Este não é o espírito da lei. Quando a Constituição Federal de 1988, em seu art.37, estabeleceu que a Administração Pública seria provida em suas funções contínuas por servidores públicos concursados em carreiras, ela não pretendeu fazer dessas funções um nada, uma letra morta.
São os servidores concursados que têm, portanto, a missão constitucional de prover os serviços públicos e garantir a sua continuidade segundo os critérios técnicos e discricionários. Aos chefes, titulares de cargos em comissão, cabe coordenar, supervisionar e orientar os serviços e não substituir os servidores públicos quando estes, no exercício regular dos seus cargos efetivos, dão pareceres e encaminhamentos contrários aos interesses políticos imediatos.
É esse peso e contrapeso que garante a idoneidade dos critérios técnico-administrativos na Administração Pública.
É isso que acontece na Justiça, onde o desembargador, membro do Judiciário, pode rever, mediante ao devido procedimento, a decisão do juiz de 1º grau, mas não substituir-se a ele.Nem pode o presidente de um Tribunal avocar a si os processos que vier a entender que um juíz de 1º grau, ou o tribunal teria julgado mal ou errado.
E isso é o que deveria estar acontecendo também na Administração Pública. Mas não está.
Ameaça à cidadania
O abuso do número de cargos em comissão, criados sem limites, enfraquecem a máquina administrativa profissional, ameaçando a cidadania de todos, perante a administração pública.
Ficamos dependentes da vontade do novo “rei”, agora eleito, mas cheio de vontades que crê soberanas. Cabe, então, ao Judiciário, colocar os “pingos nos is”, invalidando as licenças e autorizações administrativas não respaldadas em pareceres de técnicos concursados, titulares de cargos efetivos, não suscetíveis de perdas de vantagens funcionais por serem titulares de cargos em comissão.

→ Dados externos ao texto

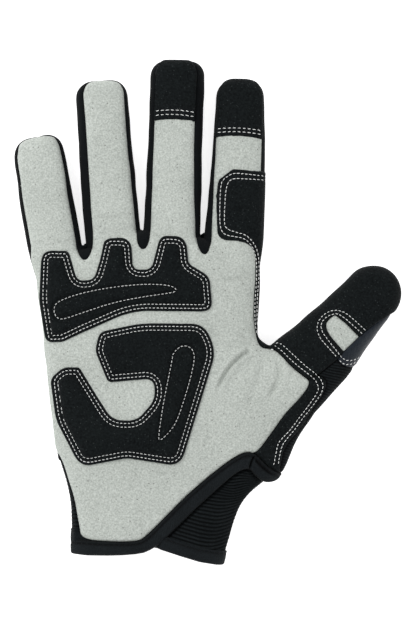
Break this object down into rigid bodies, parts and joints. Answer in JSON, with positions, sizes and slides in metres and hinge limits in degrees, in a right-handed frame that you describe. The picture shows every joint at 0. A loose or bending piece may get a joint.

Com isso, não teremos as notícias diárias de licenças licenciosas.
Professora Sônia, muito lógicas suas observações e conclusões. Eu gostaria de perguntar como ficariam os princípios constitucionais no caso do Ministério Público, cujo procurador geral é indicado pelo governador e dá impressão de que pode avocar para si processos de tutelas específicas, se sobrepondo às subprocuradorias?
Sonia, Sua interpretação está correta, suas críticas procedem e espero que as sugestões devam ser acatadas !
Eu mesmo já exerci cargo em comissão junto à Secretaria de Estado de Ciência e Tecnologia no governo Moreira Franco, idos de 1989 / 1990. Superintendente de Estudos Especiais, para atuar na FLUTEC – Empresa Fluminense de Tecnologia. Terminado o mandato do Governador, e não sendo reeleito, os comissionados foram exonerados, deixando livres os cargos para o novo Governador eleito, Leonel Brizola.